The color of the candle holders all have special meaning; there are many colors associated with St. Lucy instead of the one or two that most saints have. Red because she was martyred; silver (or white) because she is a solstice saint; green for evergreen in winter; gold for light (the Latin for Lucy is Lux, which means light). The novena candle is actually white, as they pretty much all are, but I pulled it out and rolled it in green glitter before lighting it. Also why I chose green and white flowers.

another weekend, another trip to New Orleans

It’s been noted that I’m in New Orleans so much that I might as well live there, but I like the country, too. I love visiting cities, I don’t necessarily want to be in them 24-7.

Anyway. Saturday was the Piety Street Holiday Market, and a friend of mine in the New Orleans Photo Alliance had a booth, so I decided to go. They have the market every 3rd weekend in the Old Ironworks in Bywater; there are 2 in December and I think they have extra vendors as well. It’s a combination craft fair/flea market, and I think there’s sometimes live music. And of course food, because this is New Orleans we’re talking about.


christmas cactus, originally uploaded by pinstripe_bindi.

I love Bywater. It’s the Berkeley (or Red Hook) of New Orleans. If I WAS going to live in the city, I’d want to live either there or in Marigny.

I just went for something to do–I’m done with my shopping anyway–but actually I was really surprised with the quality of the stuff being sold.


old checks, originally uploaded by pinstripe_bindi.

My friend was selling, among other things, “paper ephemera”: old checks and bills. These are from 1895, 1899, and 1907. People had such cool handwriting back then, all spidery and curlicued.

I also bought a mixed-paper journal made from an old French-language children’s book (I’m always meaning to do something like that myself, I have enough paper craft supplies), and a couple of 4×6 matted prints from a local artist. (One for me, one for a friend.)


nola doorway (filter), originally uploaded by pinstripe_bindi.

The one I’m keeping is a photo of a doorway on Rue Dauphine. Clearly, I like photos of doorways in New Orleans. I take dozens of them.


snowballs, originally uploaded by pinstripe_bindi.

I also had a key lime snowball. Snowballs are a southern Louisiana thing, and they are miles better than a grainy, gritty snowcone. They’re more like Hawaiian shaved ice, with a very fine, snow-like texture. Lots of places are seasonal, opening around either Mardi Gras or Easter and closing around the time the clocks are set back. But some places are open year-round.


rooster graffiti, originally uploaded by pinstripe_bindi.

There was a really cool mural on the outside of the Old Ironworks.


saint lucy, originally uploaded by pinstripe_bindi.

Afterward, since I was in the neighborhood already, I drove to St. Roch to take some photos of that delightfully morbid body part chapel with my Z2300. I also realized that last time I neglected to take any photos of the statue of St. Lucy. Yes, those are eyeballs on a tray.
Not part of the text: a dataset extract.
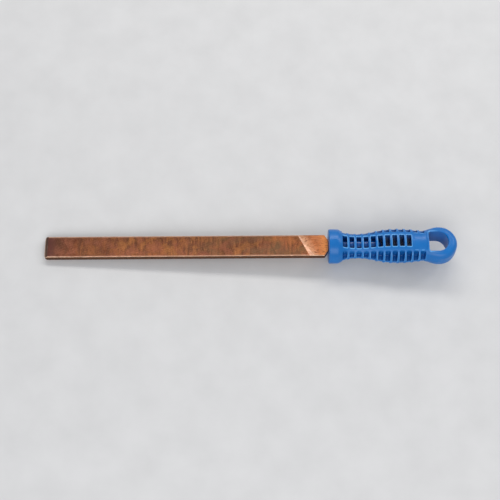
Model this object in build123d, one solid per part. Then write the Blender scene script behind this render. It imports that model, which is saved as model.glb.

Then I drove over to Magazine Street. There’s a stationery store called Scriptura that a friend told me about, I bought some stationery and a pocket notebook and replenished my NOLA postcard stash for Postcrossing.com. Afterwards I went to 2 galleries on the same street to see a couple of different photo exhibits that opened as part of PhotoNOLA.

I really enjoyed the Contemporary Antiques exhibit at the Octavia Art Gallery. It was curated by Frank Relle, but a lot of the photographers are amateurs, and most of their photos were taken with cell phones. It’s fun to see the kinds of things that catches other people’s eyes, and the sheer amount of photos–blown up to 6×6 (I think, I didn’t measure them), with identical white mattes and mounted floor-to-ceiling–was dizzying. I’m an old school film photographer, but I like that literally everyone carries around a camera with them on their phone now. I think it encourages people to pay attention to their surroundings, to look for beauty and fascination in the mundane, and I think it probably teaches them things like composition and framing without their even knowing.

I also went to the Leslie Addison and George Yerger exhibit at the Cole Pratt Gallery. I’ve been interested in these artists since shortly after I moved to Louisiana and they were featured in an issue of Louisiana Life. They use plastic cameras (Holgas, mostly) like myself. In a way they encouraged me to start taking my own work more seriously, because I looked at their photos and thought “Hell, I could do that. I DO do that.”